Fair Pay Agreements Bill – bargaining process explained
The Fair Pay Agreements (FPA) Bill has been introduced into Parliament, and will now go through a full Select Committee process. The government are hoping to pass it through all stages this year.
The purpose of the Fair Pay Agreement (FPA) system is to provide a framework for collective bargaining for industry-wide or occupation-wide minimum employment terms.
How will it work?
An eligible union can initiate bargaining for an FPA if it:
- Has support from 10% of members, or 1,000 workers in the proposed coverage area; or
- A “public interest” test is met.
If the coverage were to substantially expand over the course of bargaining, the above would be re-tested. A union may not initiate bargaining if the proposed FPA has the exact same coverage as an existing FPA.
Unions will decide what work is covered. The proposed FPA must be described as either industry-based or occupation-based. Where there is overlap between two FPAs, the Employment Relations Authority (Authority) must determine which FPA provides better terms overall for the employees covered by both agreements.

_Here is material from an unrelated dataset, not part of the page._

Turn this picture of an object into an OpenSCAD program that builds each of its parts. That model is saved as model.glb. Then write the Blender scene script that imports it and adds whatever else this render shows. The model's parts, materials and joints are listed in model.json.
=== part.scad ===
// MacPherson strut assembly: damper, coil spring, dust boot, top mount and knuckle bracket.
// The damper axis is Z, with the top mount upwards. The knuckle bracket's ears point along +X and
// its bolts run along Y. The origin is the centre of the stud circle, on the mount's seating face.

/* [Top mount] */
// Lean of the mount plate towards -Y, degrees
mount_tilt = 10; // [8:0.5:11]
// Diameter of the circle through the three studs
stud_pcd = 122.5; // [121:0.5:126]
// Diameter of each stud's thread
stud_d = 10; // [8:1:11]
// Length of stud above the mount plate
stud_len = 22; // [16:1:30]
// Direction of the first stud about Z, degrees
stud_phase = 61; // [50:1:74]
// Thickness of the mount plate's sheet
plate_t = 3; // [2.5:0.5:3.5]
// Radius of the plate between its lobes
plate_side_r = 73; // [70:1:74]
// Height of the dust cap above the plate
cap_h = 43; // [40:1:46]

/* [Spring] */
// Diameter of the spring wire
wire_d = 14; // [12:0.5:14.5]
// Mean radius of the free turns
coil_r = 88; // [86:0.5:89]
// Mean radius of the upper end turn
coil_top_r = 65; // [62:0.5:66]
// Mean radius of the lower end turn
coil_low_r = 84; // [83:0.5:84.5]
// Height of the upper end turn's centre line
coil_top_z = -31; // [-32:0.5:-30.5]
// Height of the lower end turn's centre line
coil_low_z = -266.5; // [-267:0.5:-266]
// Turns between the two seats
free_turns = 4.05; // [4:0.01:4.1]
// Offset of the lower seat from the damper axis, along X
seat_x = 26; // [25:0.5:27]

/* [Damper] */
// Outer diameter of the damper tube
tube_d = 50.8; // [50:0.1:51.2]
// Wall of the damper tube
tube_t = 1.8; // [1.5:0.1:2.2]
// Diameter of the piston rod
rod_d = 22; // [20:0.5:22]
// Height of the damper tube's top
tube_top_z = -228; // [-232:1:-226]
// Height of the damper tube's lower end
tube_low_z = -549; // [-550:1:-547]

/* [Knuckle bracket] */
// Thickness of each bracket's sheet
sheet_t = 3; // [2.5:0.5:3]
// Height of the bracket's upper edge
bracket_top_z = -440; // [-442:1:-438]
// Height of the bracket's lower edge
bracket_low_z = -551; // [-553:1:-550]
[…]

All employers and employees within the proposed coverage will be covered by the FPA. The Bill does however allow for an FPA to differentiate between employees located in different regions.
The parties can also agree to delayed commencement of some or all of an FPA for businesses suffering financial hardship.
The Government has indicated that FPAs will cover contractors in the future, however the Bill currently does not do so. Penalties will apply to employers who seek to avoid the coverage of FPAs by engaging employees as contractors.
Each fair pay agreement must specify when it comes into force and when it expires, its coverage (with sufficient clarity), the normal hours of work, minimum base wage rates (including when and how they are adjusted), overtime, penalty rates, any superannuation, the governance arrangements that will apply to the bargaining sides, and the process for each bargaining side to engage with the other bargaining side, if they are bargaining to vary the agreement.
The Bill also sets out several other topics that bargaining parties must consider whether to include, for example, health and safety requirements and leave entitlements. However, those do not need to be included in the fair pay agreement.
If the parties are unable to come to an agreement, they can access mediation, or a recommendation from the Authority. If this is unsuccessful, a party may seek a determination from the Authority to fix the terms of FPAs, and to resolve disputes during bargaining. There must be a panel of three Authority members when fixing the terms of an FPA.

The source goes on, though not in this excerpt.